Dalam aspek inilah, Allama Iqbal mempengaruhi pemikiran Dr. Israr Ahmad dengan cara yang jauh lebih mendalam, dinamis, dan otentik daripada yang dilakukannya dalam kasus Muhammad Ali Jinnah atau bahkan Maulana Abul A’la Maududi (RA). Maka dari itu, Tanzeem-e-Islami-lah, bukan gerakan Islam lainnya di Asia Selatan, yang benar-benar dapat dianggap sebagai buah otentik pertama dari benih revolusioner yang ditanamkan secara kreatif dan penuh cinta oleh Iqbal.

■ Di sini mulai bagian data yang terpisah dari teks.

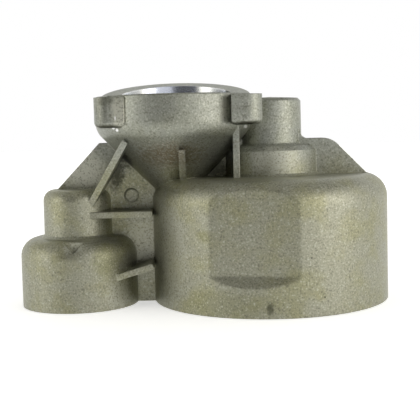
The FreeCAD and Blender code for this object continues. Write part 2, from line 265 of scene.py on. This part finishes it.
@dataclass(frozen=True)
class HousingSkin:
    """The casting's whole skin: blasted metal, the turned bore, soft edges and the marks on it, with painted
    light and shade among them.
    """

    casting: BlastedCasting = field(default_factory=BlastedCasting)
    bore: TurnedBore = field(default_factory=TurnedBore)
    edges: SoftEdges = field(default_factory=SoftEdges)
    pin: PinShade = field(default_factory=PinShade)
    marks: tuple[Mark, ...] = MARKS
    # A mark's distance is a share of its reach, with the raggedness added. The mark is full
    # where that is under its core, and gone where it is past its rim.
    core: float = 0.95
    rim: float = 1.65
    raggedness: float = 1.1

    def bore_mask(self, tree: bpy.types.NodeTree, place: bpy.types.NodeSocket) -> bpy.types.NodeSocket:
        """Find where the skin is turned.

        Args:
            tree: The material's tree.
            place: Place on the casting, millimetres.

        Returns:
            One inside the motor bore and zero elsewhere.
        """
        mount = next(mount for mount in frame["record"]["mounts"] if mount["name"] == self.bore.mount)
        axis = (mount["pos_m"][0] / MM, mount["pos_m"][1] / MM, 0.0)
        wall = mount["dims"]["r_mm"]
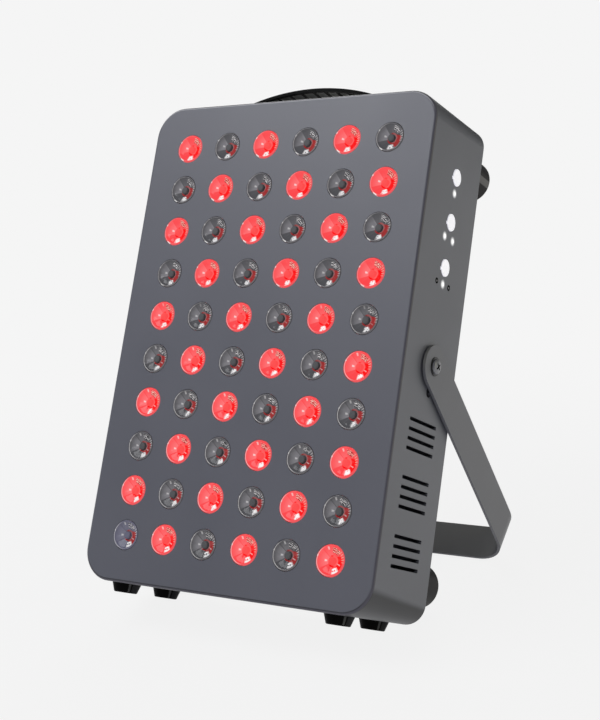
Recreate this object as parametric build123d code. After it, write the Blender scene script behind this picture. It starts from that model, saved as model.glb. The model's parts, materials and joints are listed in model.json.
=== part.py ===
from build123d import *
from math import atan2, cos, degrees, pi, radians, sin, sqrt
import os

# A light therapy panel on a swinging stand. Everything is drawn with the panel upright:
# X to the right, Y from the front face to the back, Z up, the middle of the front face at zero.
# The finished parts are then leaned back onto the stand and set on the floor.
# All sizes are in millimetres. Rounds that repeat, and small screw heads, are many-sided.

# Number of flats on a many-sided round
large_flat_count = 18
lens_flat_count = 12
small_flat_count = 8
hex_flat_count = 6

# Housing
body_width = 210.0
body_height = 318.0
body_depth = 71.0
corner_radius = 20.0
front_edge_cut = 1.2
wall = 2.0
flange_width = 8.0
flange_thickness = 1.5

# Rear cover, its grille and its screws
cover_thickness = 1.5
cover_clearance = 0.3
grille_centre_rise = 58.0
grille_slot_height = 3.4
grille_slot_pitch = 6.4
cover_screw_side_rise = 62.0
cover_screw_end_offset = 48.0
small_screw_radius = 3.0
small_screw_height = 1.6

# Grid of lenses and lamps
lens_columns = 6
lens_rows = 10
grid_side_margin = 30.0
grid_end_margin = 29.85
lens_radius = 9.4
lens_clearance = 0.1
lens_proud = 0.5
lens_length = 12.0
lens_seat_radius = 3.6
lamp_size = 6.0
lamp_height = 2.0

# Lamp board, standoffs and heat sink
board_side_gap = 5.0
board_thickness = 1.6
standoff_width = 6.0
standoff_columns = 2
standoff_rows = 4
sink_side_gap = 20.0
sink_end_gap = 19.0
sink_supply_gap = 3.4
sink_base = 3.0
sink_fin_thickness = 1.6
sink_fin_count = 14

# Vent slots in both sides
vent_group_count = 3
vent_slot_count = 4
vent_slot_pitch = 5.77
vent_slot_length = 36.0
vent_slot_width = 2.2
vent_first_drop = 40.3
vent_end_margin = 32.0

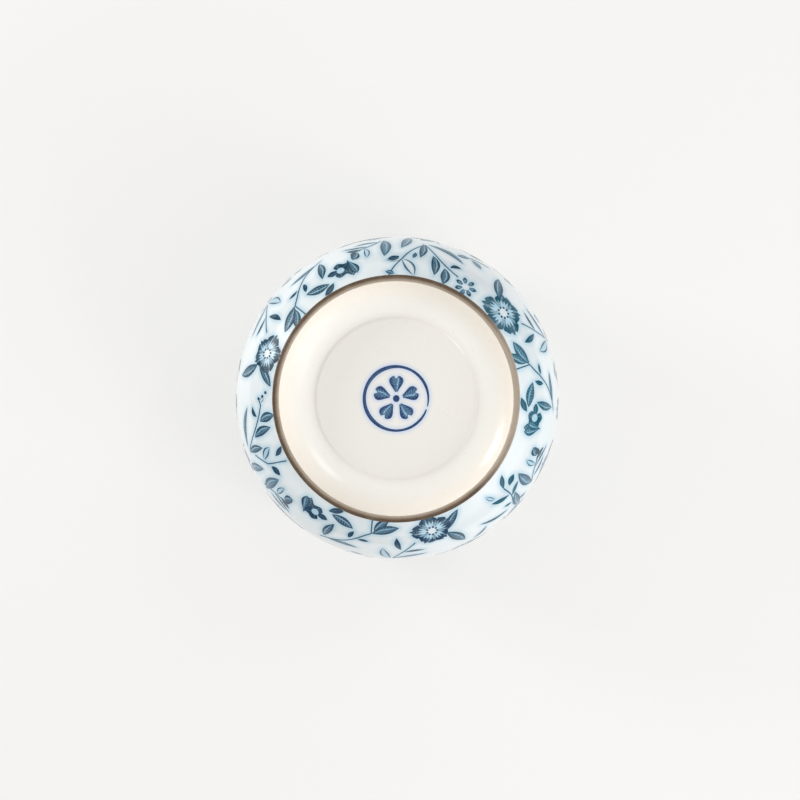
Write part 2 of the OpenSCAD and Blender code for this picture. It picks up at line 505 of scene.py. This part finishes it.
class PanelPen(Pen):
    """Draws on the flat panel under the cup. A point is (x, y) in millimetres."""

    def scale(self, points):
        return np.ones_like(points)

    def surface(self, points, lift):
        depth = np.full(points.shape[:-1], PANEL_Z - lift)
        return np.concatenate([points, depth[..., None]], -1) * MM


# ---------------------------------------------------------------- motifs of the printed sprays
def flower(pen, centre, size):
    """A large open flower: five fringed petals around a pale eye with a ring of dots."""
    for turn, reach in ((-8, 1.04), (60, 0.9), (128, 0.9), (203, 1.06), (278, 0.92)):
        pen.petal(centre, turn, 0.14 * size, reach * size, 0.84 * size,
                  rim=ragged_rim, full=0.64, pale=PALE_BLUE)
    pen.spot(centre, 0.56 * size, FILLING, level=1, pale=PALE_WHITE)
    for i in range(9):
        place = pen.step(centre, i * 40 + 10, 0.23 * size)
        pen.spot(place, 0.11 * size, PLAIN, level=2)


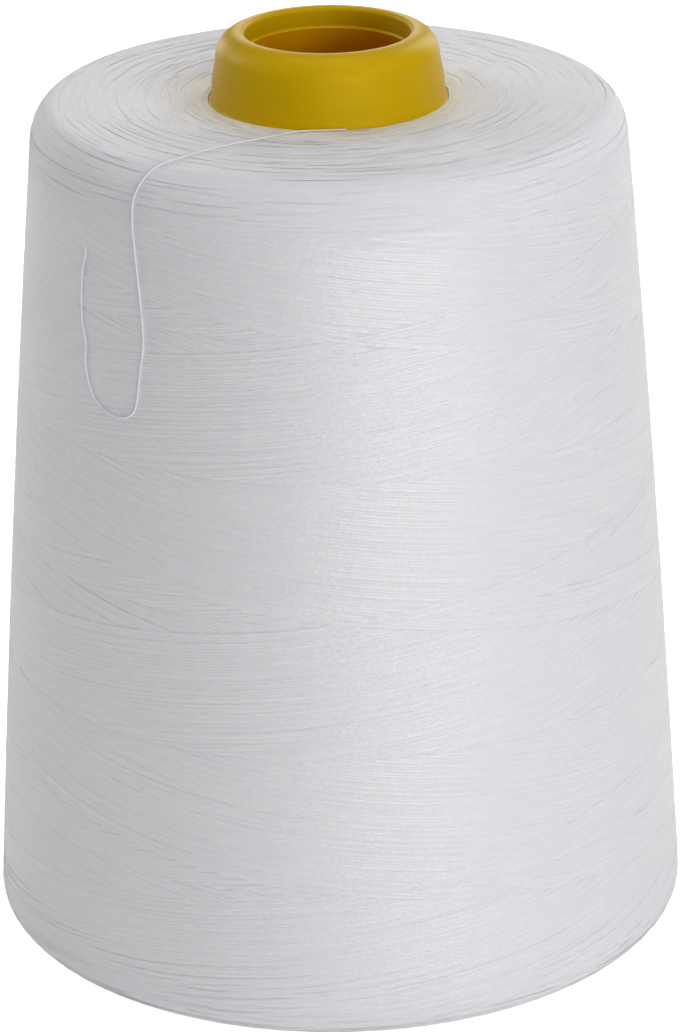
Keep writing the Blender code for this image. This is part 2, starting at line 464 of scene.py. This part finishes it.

Jika ingin memenangkan dukungan dari kaum intelektual Muslim yang sangat besar di Asia Selatan dan di Amerika Utara, dan jika ingin memenuhi janjinya sebagai Jama’ah yang mewarisi misi perjuangan revolusioner Islam dari Iqbal, Tanzeem-e-Islami dan Amirnya harus bekerja keras untuk mengembangkan lebih lanjut respon Islam yang kritis, otentik dan canggih terhadap modernitas yang tidak bertuhan, yang awalnya dirumuskan oleh Iqbal. Muhammad Rafiuddin tentang Ideologi Masa Depan dan, lebih-lebih lagi, Dr. Muhammad Fazlur Rahman Ansari tentang Dasar-dasar Qur’ani dan Struktur Masyarakat Muslim mewakili upaya-upaya signifikan oleh para mahasiswa Iqbal yang berbakat dan terhormat untuk memperluas batas-batas pengetahuan dalam jejak intelektual yang telah dirintis oleh Iqbal.

Disarikan dari Buku – Satu Ameer, Satu Jama’ah oleh Imran N. Hosein (c) 1997

Diterjemahkan dan editorial oleh Awaluddin Pappaseng Ribittara  (c) 2023.

Tulisan di atas inilah yang menjadi salah satu landasan pemikiran dan alasan utama dari perjuangan kami dalam membentuk jamaah. Meski calon warganya hanya 2 atau 3 orang dan atau lima orang atau kurang dari 10 orang… Hal itu tentunya sudah lebih dari cukup untuk merintis jamaah dan mempersiapkan dirinya menghadapi perjuangan, ujian dan tantangan yang tentunya lebih besar di masa depan yang tidak lama lagi.

Saudara/i kita, para pemuda gua di Pakistan (Asia Selatan) telah berjuang dalam merintisnya. Lalu mengapa kita yang berada di Negeri Kepulauan bagian timur ini tidak melakukan hal yang sama? Sedang hal tersebut dengan begitu kritisnya adalah sebuah sunnah bagi umat Muhammad (s.a.w) di zaman fitan ini.